Figure 1 Formation and structure of the megaregolith.
3.2 Presence of SPA ejecta boulders
When the South Pole-Aitken (SPA) was formed, its excavated fragments distributed over the global surface. These fragments suffered further fragmentation altering their size and spatial distribution. When the structure of the megaregolith was formed (3.8 Ga), the majority of the SPA ejecta fragments became very small. Due to subsequent space weathering, almost no boulders < 50 m can survive for 3.8 Ga (Basilevsky et al. 2013). We estimated the distribution of the >50 m SPA ejected fragments in the near-surface shown in Figure 2. Less than 5% of SPA ejected boulders could have survived until the present day and the majority of the survival is distributed near the rim of young and large impact craters. 

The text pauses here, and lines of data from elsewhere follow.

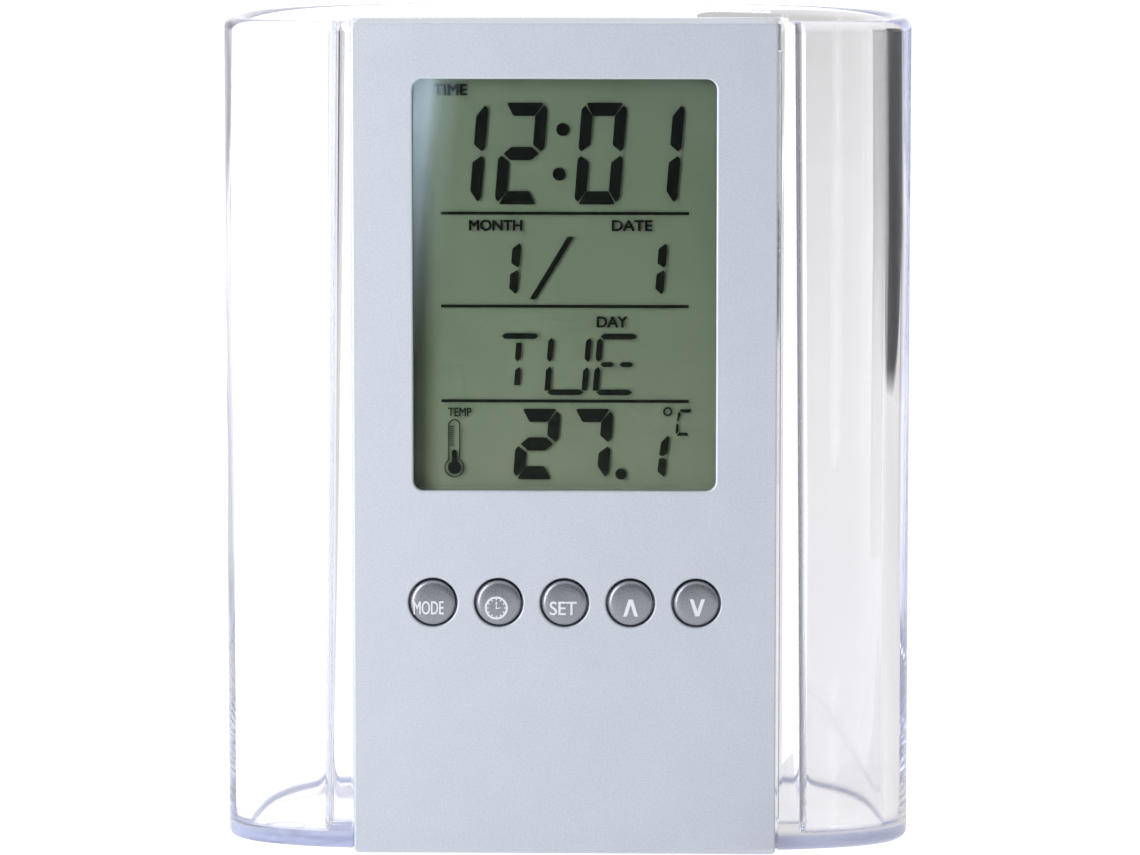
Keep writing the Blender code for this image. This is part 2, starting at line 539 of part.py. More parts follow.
# battery cover, cell and contacts
cover = rod_y("battery_cover", COVER_R, -13.55 * MM, -12.15 * MM, 0, CELL_Z, 44, 0.15 * MM)
join(cover, block("lugs", (-9.15 * MM, -13.5 * MM, CELL_Z - 1.5 * MM), (9.15 * MM, -13.1 * MM, CELL_Z + 1.5 * MM)))
cut(cover, block("coin_slot", (-5.0 * MM, -12.85 * MM, CELL_Z - 0.9 * MM), (5.0 * MM, -11.0 * MM, CELL_Z + 0.9 * MM)))
link(cover, CASE, 35, module)
link(baked(turned("button_cell", [(0, 2.7 * MM), (5.5 * MM, 2.7 * MM), (CELL_R, 2.4 * MM), (CELL_R, -1.9 * MM), (5.4 * MM, -2.2 * MM), (5.0 * MM, -2.25 * MM), (4.8 * MM, -2.7 * MM), (0, -2.7 * MM)], (0, -16.8 * MM, CELL_Z), "+Y", 32)), NICKEL, 35, module)
plus = block("contact_plus", (0.2 * MM, -19.2 * MM, 21.1 * MM), (2.4 * MM, -16.0 * MM, 21.35 * MM))
join(plus, block("plus_tail", (0.2 * MM, -16.25 * MM, 21.1 * MM), (2.4 * MM, -16.0 * MM, 29.5 * MM)))
link(plus, NICKEL, None, module)
minus = block("contact_minus", (-4.2 * MM, -20.1 * MM, 10.0 * MM), (-1.8 * MM, -19.85 * MM, 25.85 * MM))
join(minus, block("minus_step", (-4.2 * MM, -20.1 * MM, 25.6 * MM), (-1.8 * MM, -16.0 * MM, 25.85 * MM)),
     block("minus_tail", (-4.2 * MM, -16.25 * MM, 25.6 * MM), (-1.8 * MM, -16.0 * MM, 29.5 * MM)))
link(minus, NICKEL, None, module)

# screws
for k, (x, z) in enumerate(POSTS, 1):
    screw = baked(turned(f"case_screw_{k}", [(0, 0.9 * MM), (1.1 * MM, 0.85 * MM), (1.7 * MM, 0.55 * MM), (1.85 * MM, 0.2 * MM), (1.85 * MM, 0), (0.75 * MM, 0), (0.75 * MM, -5.6 * MM), (0.2 * MM, -6.4 * MM), (0, -6.4 * MM)], (x, -13.1 * MM, z), "+Y", 16))
    cut(screw, block("cross_a", (x - 1.0 * MM, -12.55 * MM, z - 0.18 * MM), (x + 1.0 * MM, -11.5 * MM, z + 0.18 * MM)),
        block("cross_b", (x - 0.18 * MM, -12.55 * MM, z - 1.0 * MM), (x + 0.18 * MM, -11.5 * MM, z + 1.0 * MM)))
    link(screw, STEEL, 35, module)
for k, (x, z) in enumerate(BOARD_SCREWS, 1):
    screw = turned(f"board_screw_{k}", [(0, 0.7 * MM), (1.0 * MM, 0.65 * MM), (1.5 * MM, 0.4 * MM), (1.6 * MM, 0), (0.75 * MM, 0), (0.75 * MM, -2.6 * MM), (0.3 * MM, -3.2 * MM), (0, -3.2 * MM)], (x, -16.3 * MM, z), "+Y", 12)
    link(baked(screw), STEEL, 35, module)
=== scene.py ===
"""Looks for the pen holder clock: a clear D-shaped cup, and the silver LCD clock module in
its front slot. Metres, +Z up, the display faces -Y."""

import math

import bmesh
import bpy
from mathutils import Matrix, Vector


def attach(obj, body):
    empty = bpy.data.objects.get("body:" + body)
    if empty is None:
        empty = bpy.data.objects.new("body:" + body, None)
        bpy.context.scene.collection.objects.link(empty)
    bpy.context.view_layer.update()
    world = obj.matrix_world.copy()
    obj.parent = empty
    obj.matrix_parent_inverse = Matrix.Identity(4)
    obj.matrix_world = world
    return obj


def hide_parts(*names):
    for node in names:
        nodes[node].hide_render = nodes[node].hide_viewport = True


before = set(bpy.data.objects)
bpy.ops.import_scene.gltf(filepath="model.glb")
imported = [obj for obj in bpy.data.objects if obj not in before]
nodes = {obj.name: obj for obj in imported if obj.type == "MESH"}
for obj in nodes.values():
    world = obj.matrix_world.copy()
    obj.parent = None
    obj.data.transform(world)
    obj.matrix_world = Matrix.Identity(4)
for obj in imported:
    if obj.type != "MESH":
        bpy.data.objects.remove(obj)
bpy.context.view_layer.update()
scene = bpy.context.scene
MM = 0.001


# =====================================================================================
# Node-tree helpers
# =====================================================================================
def new_material(name):
    mat = bpy.data.materials.new(name)
    mat.use_nodes = True
    tree = mat.node_tree
    shader = tree.nodes["Principled BSDF"]
    return mat, tree, shader


def add(tree, kind, **values):
    node = tree.nodes.new(kind)
    for key, value in values.items():
        if hasattr(node, key):
            setattr(node, key, value)
        else:
            node.inputs[key.replace("_", " ")].default_value = value
    return node


def object_coords(tree, scale=(1, 1, 1)):
    """Object coordinates in metres, stretched by scale."""
    coord = tree.nodes.new("ShaderNodeTexCoord")
    mapping = tree.nodes.new("ShaderNodeMapping")
    mapping.inputs["Scale"].default_value = scale
    tree.links.new(coord.outputs["Object"], mapping.inputs["Vector"])
    return mapping.outputs["Vector"]


def noise(tree, vector, scale, detail=3.0, rough=0.5, distortion=0.0):
    node = tree.nodes.new("ShaderNodeTexNoise")
    node.inputs["Scale"].default_value = scale
    node.inputs["Detail"].default_value = detail
    node.inputs["Roughness"].default_value = rough
    node.inputs["Distortion"].default_value = distortion
    tree.links.new(vector, node.inputs["Vector"])
    return node.outputs["Fac"]


def ramp(tree, fac, stops):
    """A colour ramp. Each stop is (position, grey or colour)."""
    node = tree.nodes.new("ShaderNodeValToRGB")
    elements = node.color_ramp.elements
    while len(elements) < len(stops):
        elements.new(0.5)
    for element, (pos, colour) in zip(elements, stops):
        element.position = pos
        if not isinstance(colour, (tuple, list)):
            colour = (colour, colour, colour)
        element.color = (*colour, 1.0)
    tree.links.new(fac, node.inputs["Fac"])
    return node.outputs["Color"]


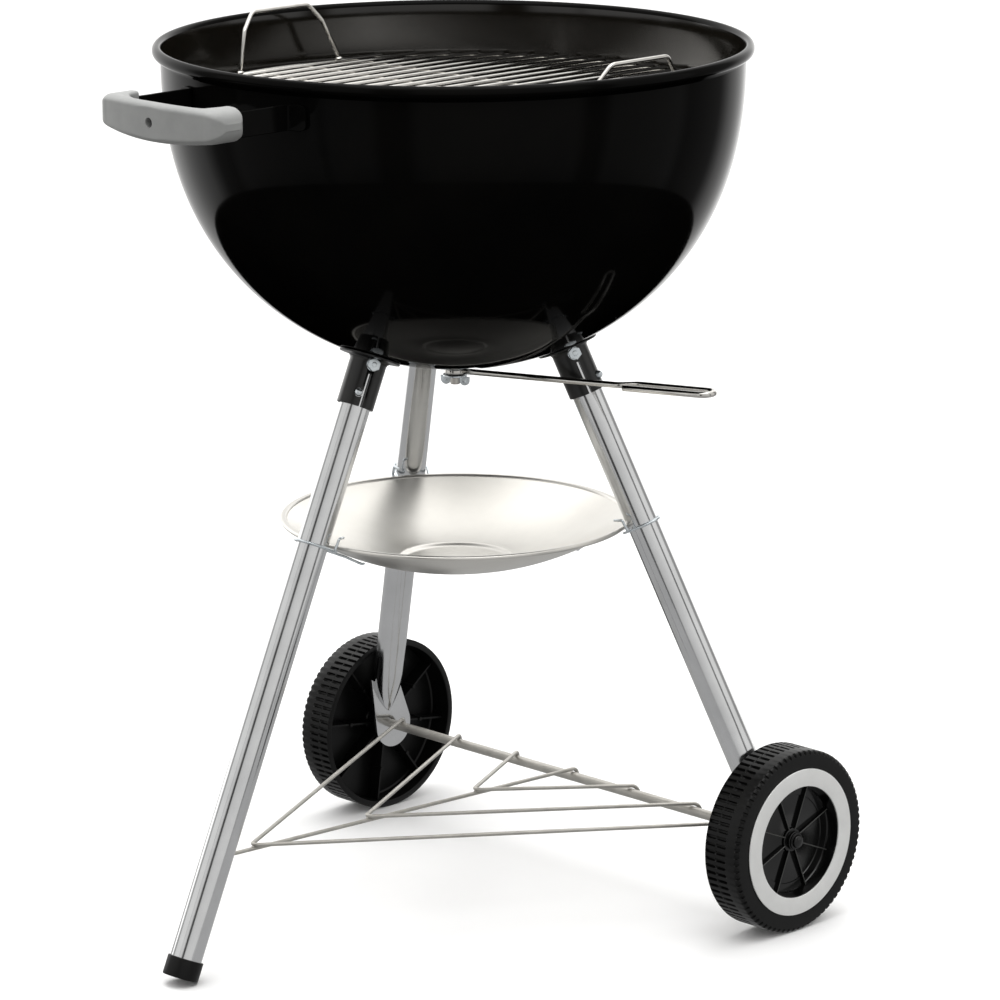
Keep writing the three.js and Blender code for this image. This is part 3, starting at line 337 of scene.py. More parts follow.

Figure 2 Distribution of SPA ejecta boulders when the megaregolith was formed.
4. Conclusions
A spatial-resolved numerical model was developed to investigate the cumulative fragmentation process on the moon aiming at a quantitative description of the formation of megaregolith. We found that after the cessation time of basin-forming events, the structure of megaregolith was established. The megaregolith possesses a distinct two-layer structure:  a more fragmented Upper megaregolith ~2.5 km in thickness that mainly consists of the ejected fragments and a Lower megaregolith >10 km in thickness that mainly consists of autochthonous fragments. The simulation results also suggest that most of the ancient impact fragments, such as boulders ejected upon formation of SPA, cannot survive until the present day.